In his sentencing submission, Delacruz’s attorney referred to Delacruz’s role in the robbery as that of “driver/lookout” as opposed to one of the people who was expected to physically commit the robbery and injure the targets. Those individuals had weapons in their car, whereas there were no weapons in Delacruz’s car. The government similarly referred to Delacruz’s role as that of a driver and was candid with the Court that it had permitted Delacruz to plead to the Hobbs Act robbery conspiracy charge, while requiring pleas to charges that carried mandatory minimum sentences from his co-defendants, because it had determined that his conduct was less serious because his role was solely to act as the driver.

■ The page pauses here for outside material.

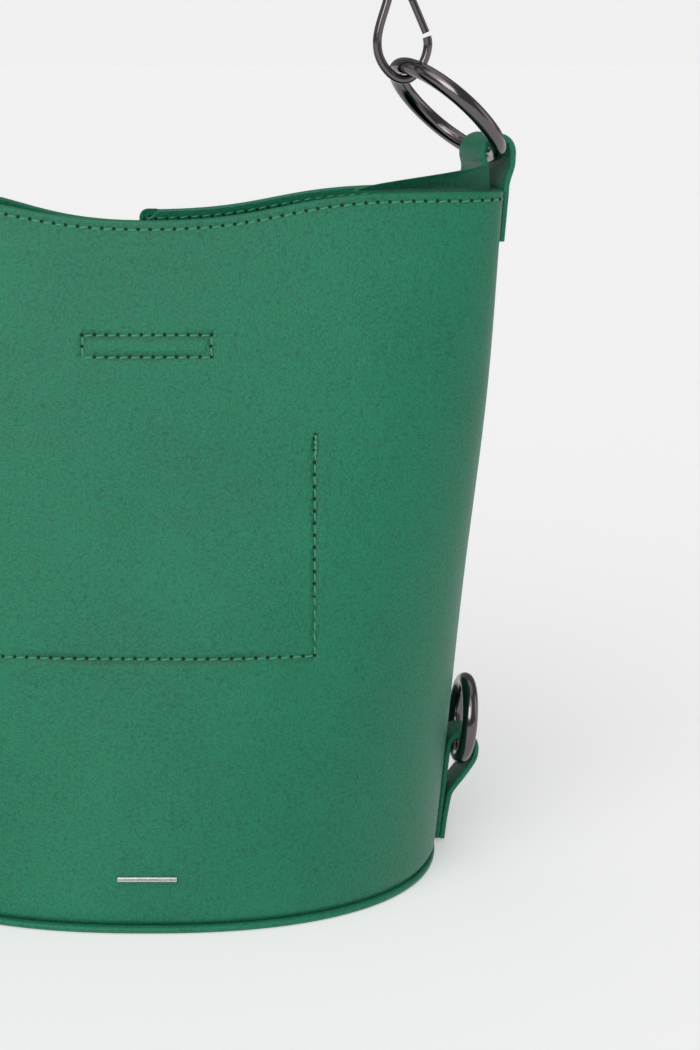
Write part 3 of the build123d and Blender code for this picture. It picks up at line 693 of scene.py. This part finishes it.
# up the wall, round (cx + r cos a, cz + r sin a) from 180 to 0 degrees, and back down to the foot
def makeLowerTab(look, side, name):
    slope = math.atan(1.25 * (body["mouthHalfWidth"] - body["baseHalfWidth"]) / body["rimSide"])
    half = look["thickMm"] / 2
    centre = look["nearMm"] + look["thickMm"] + look["hollowMm"]
    radius = look["hollowMm"] + half
    arc = np.radians(np.linspace(180, 0, 24))
    low = -look["footMm"]
    path = [(look["nearMm"] + half, low), (look["nearMm"] + half, low + 14), (look["nearMm"] + half, 0)]
    path += [(centre + radius * math.cos(a), look["stretchMm"] + radius * math.sin(a)) for a in arc]
    path += [(centre + radius, 0), (centre + radius - 3.6, -7), (look["nearMm"] + 3.6 * half, -14),
             (look["nearMm"] + 3.05 * half, low + 8), (look["nearMm"] + 3 * half, low)]
    path = softened(resample(path, 0.6), 14)
    z0 = look["pivotZ"]
    x0 = float(wallPoint(np.zeros(1), np.full(1, z0), 0.0)[0][0])
    out = (side * math.cos(slope), 0, -math.sin(slope))
    up = (side * math.sin(slope), 0, math.cos(slope))
    return makeBand(name, path, (side * x0, 0, z0), out, up, (0, 1, 0), look["widthMm"],
                    look["thickMm"], 0.65, [leather])


for side, tag in ((1, "Right"), (-1, "Left")):
    tab = makeLowerTab(lowerTab, side, "lowerTab" + tag)
    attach(tab, "bag")
    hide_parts("lower_tab_" + tag.lower())
print("lower tabs made")

# ---- closing flap ----

flap = {"widthMm": 34.0, "lengthMm": 50.0, "thickMm": 1.6, "y": -29.393, "top": 185.5}
flapPath = [(0, -t) for t in np.linspace(0, flap["lengthMm"], 60)]

flapPiece = makeBand("closingFlap", flapPath, (0, flap["y"], flap["top"]), (0, 1, 0), (0, 0, 1),
                     (1, 0, 0), flap["widthMm"], flap["thickMm"], 0.5, [leather])
co = np.empty(len(flapPiece.data.vertices) * 3)
flapPiece.data.vertices.foreach_get("co", co)
co = co.reshape(-1, 3) / mm
drop = flap["top"] - co[:, 2]
corner = 13.0
tip = np.clip(drop - (flap["lengthMm"] - corner), 0, corner)
limit = flap["widthMm"] / 2 - corner + np.sqrt(np.maximum(corner ** 2 - tip ** 2, 0))
co[:, 0] = co[:, 0] * limit / (flap["widthMm"] / 2)
flapPiece.data.vertices.foreach_set("co", (co * mm).ravel())
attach(flapPiece, "closing_flap")
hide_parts("closure_flap")

# ---- strap: two leathers sewn back to back, one closed loop round both swivel bars ----

strap = {"barX": 81.966, "barY": -4.338, "barZ": 329.567, "legMm": 220.0, "leanDeg": 6.0,
         "loopMm": 2.0, "layerMm": 1.46, "widthMm": 20.0, "pinchMm": 12.0}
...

After receiving the parties’ sentencing submissions, the District Court sua sponte ordered a Fatico hearing to determine whether there was a factual basis to believe Delacruz had sold drugs in the past or that he stated the robbery crew was going to harm one of the targets of the robbery. Delacruz objected to the hearing. At the Fatico, an interpreter testified to the accuracy of a translated transcript in which Delacruz said that one of the targets of the robbery was “going to cry like a sissy,” and Alex Velez, the head of the conspiracy, who had signed a cooperation agreement with the government, testified that he had seen Delacruz sell drugs in the past and that his role in the robbery was to rent the car, drive to New York, and then transport the drugs stolen in the robbery back to Philadelphia.
With respect to allegations regarding Delacruz’s past drug sales, the District Court found the allegation supported by a preponderance of the evidence based on Velez’s testimony. The Court said it would not sentence Mr. Delacruz for being part of a drug conspiracy, but would consider the information “for the overall background in terms of the crime itself [and] also in consideration of the 3553(a) factors.” Op. at 13. The Court also found that although Delacruz had not stated he himself would inflict harm on the targets, he implied as much. Op. at 13-14.

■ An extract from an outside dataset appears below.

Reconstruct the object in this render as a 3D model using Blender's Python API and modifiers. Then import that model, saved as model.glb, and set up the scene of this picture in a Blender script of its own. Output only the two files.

The District Court proceeded to reject the position of the parties and probation that Mr .Delacruz should receive a three-level reduction for accepting responsibility. The Court found that he had “indicated that he was going to be, quote, just a lookout when he spoke to probation. I don’t believe that this is supported by the totality of the facts before the Court. He was not going to be just a lookout.” Op. at 14. Without the reduction for acceptance of responsibility, the Court found Delacruz’s guidelines were 63-78 months and sentenced him to 63 months.
The Circuit described the District Court’s action as “den[ying] Delacruz acceptance-of-responsibility credit because it viewed him as falsely attempting to minimize his participation in the robbery scheme, based on two findings of fact.” Because the Circuit found both findings clearly erroneous, it vacated and remanded for resentencing.
With respect to the Court’s finding that Delacruz had told probation that he had “just” been the lookout, the Circuit found no evidence to support the District Court’s conclusion. Although Delacruz had described himself as a lookout during his plea, he did not say that had been his only role. The Circuit also found a lack of support in the record for the District Court’s conclusion that Delacruz would personally inflict harm on the targets of the robbery. There was no testimony that Delecruz was expected to personally inflict any harm and there was testimony that his role, an important one to be sure, was that of a getaway driver. Nor was there any evidence that Delacruz had a weapon, unlike the three co-conspirators whose role had been to actually obtain the narcotics and inflict harm if necessary.
With respect to the District Court’s findings regarding Delacruz’s past drug dealing, the Circuit made clear that although the District Court could properly consider such conduct under 3553(a), it could not properly (and did not) deny acceptance of responsibility points based on Delacruz’s denial of that conduct. Where the past conduct was not part of the robbery conspiracy to which Delacruz pled guilty nor “relevant conduct” within the meaning of U.S.S.G. Section 1B1.3, his admission or denial of that conduct had no bearing on his acceptance of responsibility under U.S.S.G. 3E1.1. Op. at 28. Section 3E1.1 requires that a defendant “truthfully admits the conduct comprising the offense or offenses of conviction.” Op. at 21 (citations omitted). “A denial of acceptance-of-responsibility credit ‘for behavior which [the defendant] has continued to deny and has not been proved against him beyond a reasonable doubt’ violates the Fifth Amendment.” Id. (quoting United States v. Oliveras, 905 F.2d 623, 631 (2d Cir. 1990)).
The Circuit’s analysis of what is required to qualify for the acceptance-of-responsibility reduction – truthfully admitting the conduct comprising the offense(s) of conviction and either truthfully admitting or not falsely denying any additional relevant conduct – is useful in any case in which the government or the district court questions whether the reduction is appropriate. See Op. at 20-22.
Attorneys practicing in the SDNY should take particular note of the District Court’s sua sponte decision to hold a Fatico hearing based on sentencing submissions in which the government did not contest the defendant’s description of his role. This does not seem to be an isolated occurrence. Where possible, getting the government and probation to agree to changes prior to the final version of the presentence report may be more effective than raising objections with the Court. But be aware that the District Court has a record of making sua sponte factual inquiries, or sua sponte ordering Fatico hearings, into even uncontested representations made by defense counsel.